In 1966, L.A.’s Standells defined sixties garage rock and gave Boston its signature song when they recorded former Four Prep Ed Cobb’s “Dirty Water”. With its sneering delivery, greasy riff, and show of solidarity with “muggers and thieves” (cool people, all), the track defined the band as bad boys even though Larry Tamblyn, Dick Dodd, Tony Valentino, and Gary Lane insisted that they were a nice quartet of young fellows. However, going that route would do them no favors, and The Standells were absolutely at their best when playing the role of druggies (“Medication”), rabble rousers (“Riot on Sunset Strip”), and letches (“Try It”…the wide banning of which was a huge feather in the band’s collective cap).
They pulled off that masquerade without fail on their debut album. Dirty Water is a consistently nasty collection of menace and mayhem. Obviously, the title track and the minor classic “Sometimes Good Guys Don’t Wear White” are fabulous, but so are relative oddities like the sexy/stoned “Medication”, the lascivious “Little Sally Tease”, and the fuzzy “Rari”. A cover of “19th Nervous Breakdown” won’t make you forget who Mick Jagger is, but it is right at home here. Even the token ballad “Pride and Joy” is tough.
The problem with The Standell’s follow up Why Pick On Me/Sometimes Good Guys Don’t Wear White (aside from a title that makes the name of The Left Banke’s debut seem positively concise) is that they go too soft on certain tracks like the Italian-language “Mi Hai Fatto Innamorare” and the almost Four Seasons-like “The Girl and the Moon”. The approach simply does not suit The Standells. Still, the sophomore album with the name I don’t have the energy to type again has enough grungy smashes to redeem it. “Black Hearted Woman”, “Mr. Nobody”, the brooding “I Hate to Leave You”, and the tracks for which the album was named do exactly what you want Standells tracks to do, though “Sometimes Good Guys Don’t Wear White” is a pointless rerun after its appearance on Dirty Water.

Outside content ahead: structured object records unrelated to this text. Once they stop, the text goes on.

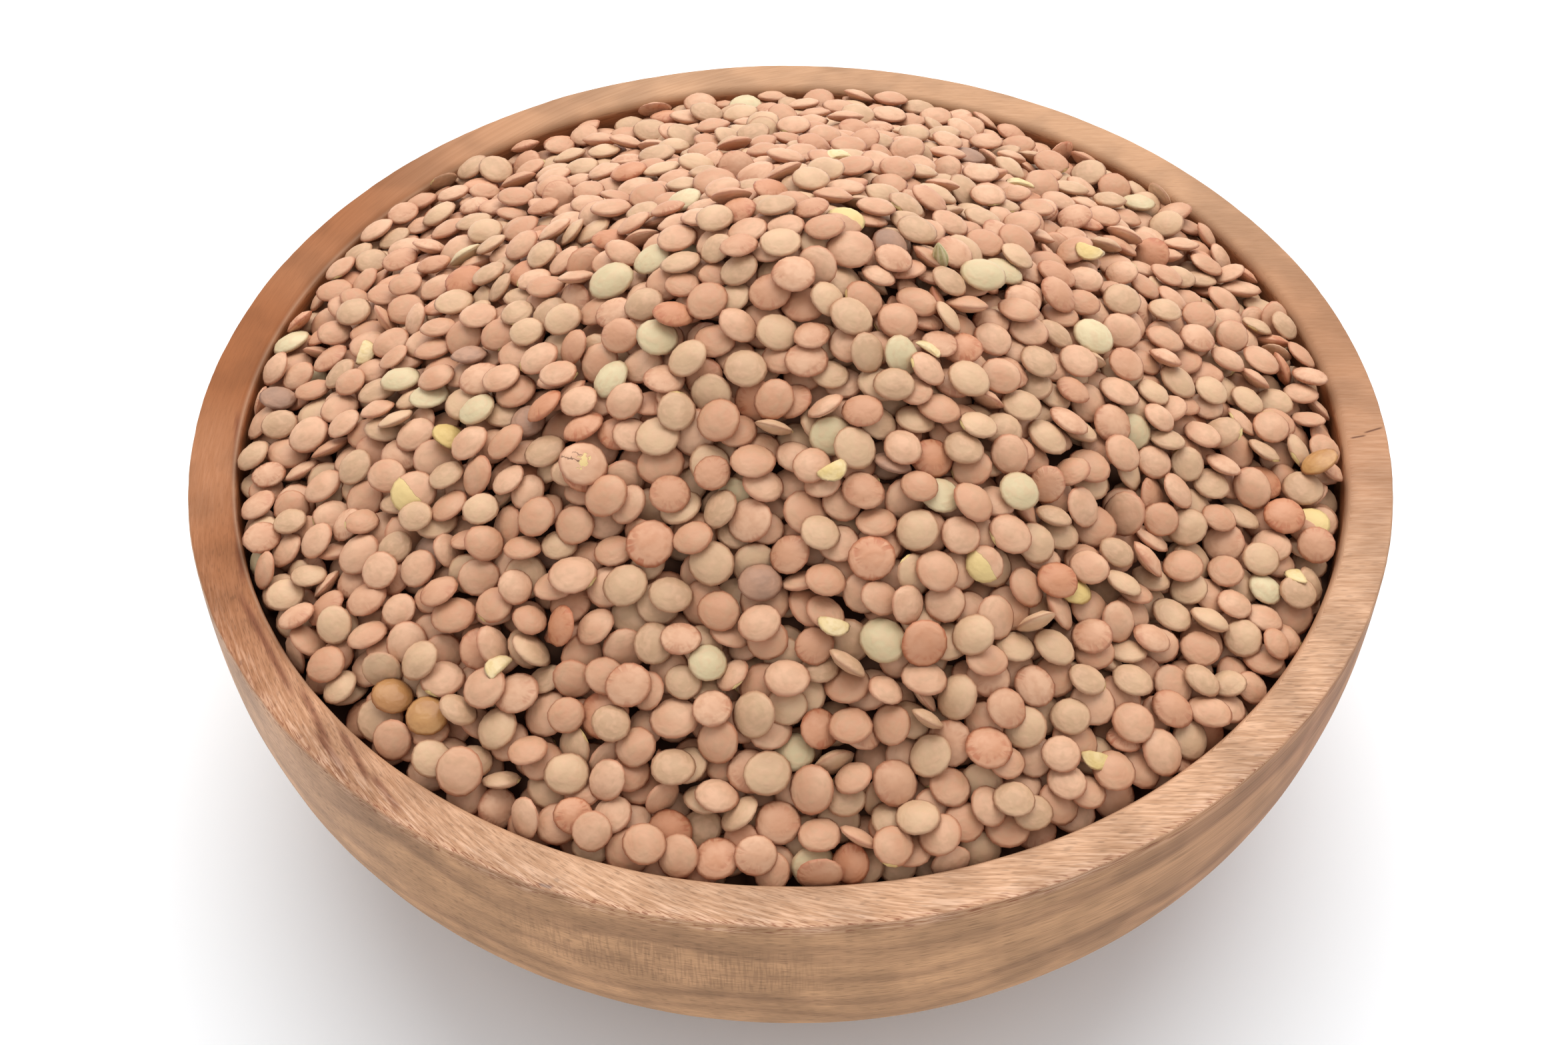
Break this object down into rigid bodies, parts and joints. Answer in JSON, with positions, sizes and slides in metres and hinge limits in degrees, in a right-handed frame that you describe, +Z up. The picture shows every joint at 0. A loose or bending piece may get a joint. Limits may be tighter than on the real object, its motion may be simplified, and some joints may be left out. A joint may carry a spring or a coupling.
{
  "type": "bowl of dry lentils",
  "caption": "Round turned wooden bowl with a flat rim and an upright wall that curves in to a flat base, heaped in a blunt cone with dry brown lentils.",
  "frame": {"origin": "centre of the bowl's flat underside", "axes": "+Z up through the heap's top; the picture looks along +Y, with +X to its right"},
  "size_m": [0.2, 0.2, 0.1089],
  "materials": {
    "turned_wood": "bare turned hardwood, satin to dull, fine pores",
    "lentil_skin": "dry matte seed skin, pinkish tan to olive tan"
  },
  "bodies": {
    "root": {"bowl": "turned_wood", "lentils": "lentil_skin"}
  },
  "joints": []
}
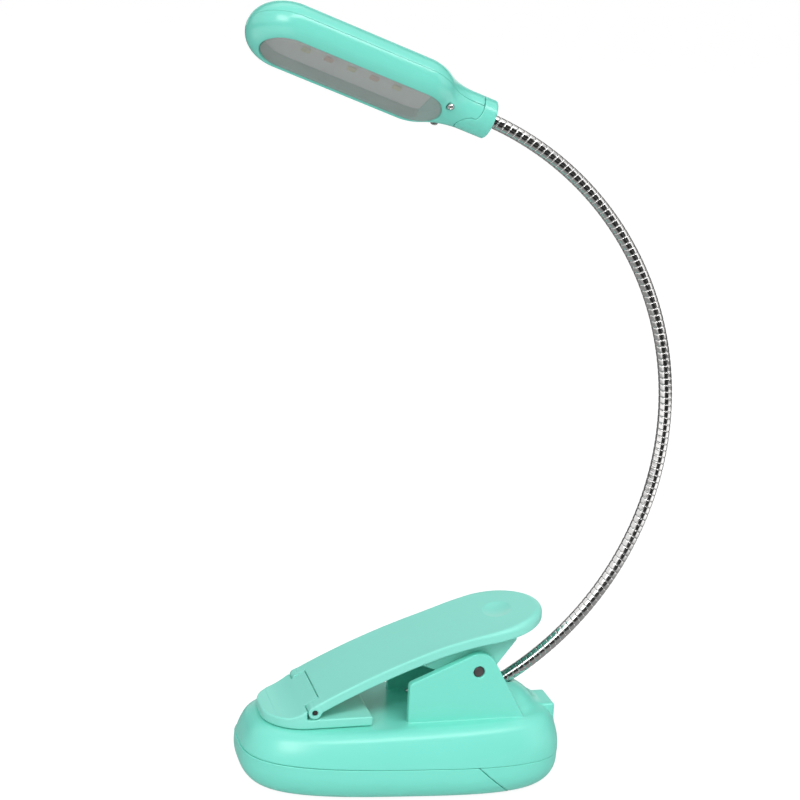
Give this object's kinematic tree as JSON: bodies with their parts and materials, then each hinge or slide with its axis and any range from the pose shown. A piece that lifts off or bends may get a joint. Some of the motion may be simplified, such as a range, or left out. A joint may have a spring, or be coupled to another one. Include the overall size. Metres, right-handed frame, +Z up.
{
  "type": "clip on reading lamp",
  "caption": "Battery reading lamp with a sprung clip on its pebble base, a wound gooseneck and a flat light head with a row of diodes behind a window.",
  "frame": {"origin": "centre of the base's flat underside, on the surface that the lamp stands on", "axes": "+Z up, +X toward the neck and the lever's thumb end, -X toward the clip's jaw, +Y across the base"},
  "size_m": [0.1367, 0.0476, 0.226],
  "materials": {
    "shell_plastic": "satin moulded mint plastic with soft highlights",
    "clip_plastic": "satin moulded mint plastic, a little paler",
    "neck_metal": "bright wound steel",
    "steel": "plain bright steel",
    "dark_steel": "dark steel pins",
    "window_plastic": "clear acrylic, lightly smoked",
    "tray_plastic": "plain moulded",
    "board_green": "solder mask over glass fibre",
    "board_white": "white solder mask",
    "led_yellow": "phosphor dome",
    "cell_jacket": "printed jacket, left plain",
    "switch_black": "moulded"
  },
  "bodies": {
    "base": {"upper_shell": "shell_plastic", "lower_shell": "shell_plastic", "battery_tray": "tray_plastic", "tray_screws": "steel", "cell_1": "cell_jacket", "cell_2": "cell_jacket", "cell_3": "cell_jacket", "contact_springs": "steel", "contact_plates": "steel", "main_board": "board_green", "usb_socket": "steel", "push_switch": "switch_black", "case_screws": "steel", "main_pin": "dark_steel", "spring_coils": "steel", "neck_set_screw": "dark_steel", "neck_link_0": "neck_metal"},
    "battery_door": {"battery_door": "shell_plastic"},
    "power_button": {"power_button": "shell_plastic", "switch_plunger": "tray_plastic"},
    "clip_lever": {"clip_lever": "clip_plastic", "pad_pin": "dark_steel", "spring_bridge": "steel"},
    "jaw_pad": {"jaw_pad": "clip_plastic"},
    "neck_1": {"neck_link_1": "neck_metal"},
    "neck_2": {"neck_link_2": "neck_metal"},
    "neck_3": {"neck_link_3": "neck_metal"},
    "neck_4": {"neck_link_4": "neck_metal"},
    "neck_5": {"neck_link_5": "neck_metal"},
    "neck_6": {"neck_link_6": "neck_metal"},
    "neck_7": {"neck_link_7": "neck_metal"},
    "head": {"neck_link_8": "neck_metal", "head_back_shell": "shell_plastic", "head_front_frame": "shell_plastic", "diffuser": "window_plastic", "led_board": "board_white", "leds": "led_yellow", "head_screws": "steel"}
  },
  "joints": [
    {"name": "battery_door_slide", "type": "slide", "parent": "base", "child": "battery_door", "axis": [-1, 0, 0], "range_m": [0, 0.009]},
    {"name": "power_button_press", "type": "slide", "parent": "base", "child": "power_button", "axis": [0, -1, 0], "range_m": [0, 0.0008], "stiffness_N_per_m": 250, "springref_m": -0.0004},
    {"name": "clip_lever_hinge", "type": "hinge", "parent": "base", "child": "clip_lever", "pos_m": [0.01914, 0, 0.03794], "axis": [0, 1, 0], "range_deg": [0, 18], "stiffness_Nm_per_rad": 0.15, "springref_deg": -34.38},
    {"name": "jaw_pad_hinge", "type": "hinge", "parent": "clip_lever", "child": "jaw_pad", "pos_m": [-0.02939, 0, 0.02578], "axis": [0, 1, 0], "range_deg": [-18, 0]},
    {"name": "neck_bend_1", "type": "hinge", "parent": "base", "child": "neck_1", "pos_m": [0.04434, 0, 0.04087], "axis": [0, 1, 0], "range_deg": [-12, 20]},
    {"name": "neck_swing_2", "type": "hinge", "parent": "neck_1", "child": "neck_2", "pos_m": [0.05931, 0, 0.05955], "axis": [0.8536, 0, -0.521], "range_deg": [-20, 20]},
    {"name": "neck_bend_3", "type": "hinge", "parent": "neck_2", "child": "neck_3", "pos_m": [0.06908, 0, 0.0814], "axis": [0, 1, 0], "range_deg": [-12, 20]},
    {"name": "neck_swing_4", "type": "hinge", "parent": "neck_3", "child": "neck_4", "pos_m": [0.07304, 0, 0.10501], "axis": [0.9993, 0, -0.0384], "range_deg": [-20, 20]},
    {"name": "neck_bend_5", "type": "hinge", "parent": "neck_4", "child": "neck_5", "pos_m": [0.07091, 0, 0.12886], "axis": [0, 1, 0], "range_deg": [-12, 20]},
    {"name": "neck_swing_6", "type": "hinge", "parent": "neck_5", "child": "neck_6", "pos_m": [0.06284, 0, 0.1514], "axis": [0.891, 0, 0.454], "range_deg": [-20, 20]},
    {"name": "neck_bend_7", "type": "hinge", "parent": "neck_6", "child": "neck_7", "pos_m": [0.04935, 0, 0.17117], "axis": [0, 1, 0], "range_deg": [-12, 20]},
    {"name": "neck_swing_8", "type": "hinge", "parent": "neck_7", "child": "head", "pos_m": [0.03131, 0, 0.18691], "axis": [0.5563, 0, 0.831], "range_deg": [-20, 20]}
  ],
  "couplings": [
    {"joint": "jaw_pad_hinge", "follows": "clip_lever_hinge", "ratio": -1}
  ]
}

Released in 1967, the year of obligatory experimentation, Try It proved that The Standells could stretch themselves without violating their attitudinal ethos. Soulful horns embellish “Can’t Help But Love You” and a cover of “Ninety-Nine and a Half” powerfully, while the breezy, keyboards, mallets, and Brasil ’66-style harmonies of “Trip to Paradise” and the trippy swoops of “All Fall Down” are perfectly picturesque. In this more eclectic environment, even the light “Poor Shell of a Man” sounds really good. There are also more traditionally punky tracks like “Try It”, an acid-spitting take on “St. James Infirmary”, the throbbing “Barracuda”, the psychedelic yet totally exciting “Did You Ever Have That Feeling”, and the chaotic “Riot on Sunset Strip” for those who prefer The Standells to stay in the garage. All of this makes for what may be the band’s best LP.
Sundazed records is now reissuing these three essential Standells albums on LP and CD. The CDs also include a few bonus tracks each. A fairly weak crop augments Dirty Water, though an appropriately tongue-in-cheek version of the Batman theme is a lot of fun and features some thunderous drumming. The trashier extras on Why Pick On Me/Sometimes Good Guys Don’t Wear White are more essential because they help dilute the softness that plagues some of the proper album tracks. Try It, the most eclectic Standells album, also receives the most eclectic bonus tracks with the demo-like “Get Away from Here”; “Animal Girl”, which repeats the too-soft problem of those Pick On Me/Good Guys tracks; the stilted R&B of “Soul Dripping”; and the smoother soul of “Can You Dig It”. Sound across all three mono CDs is exceptional. You grumpy few who gripe that Sundazed’s discs are often too murky will have no such complaints here.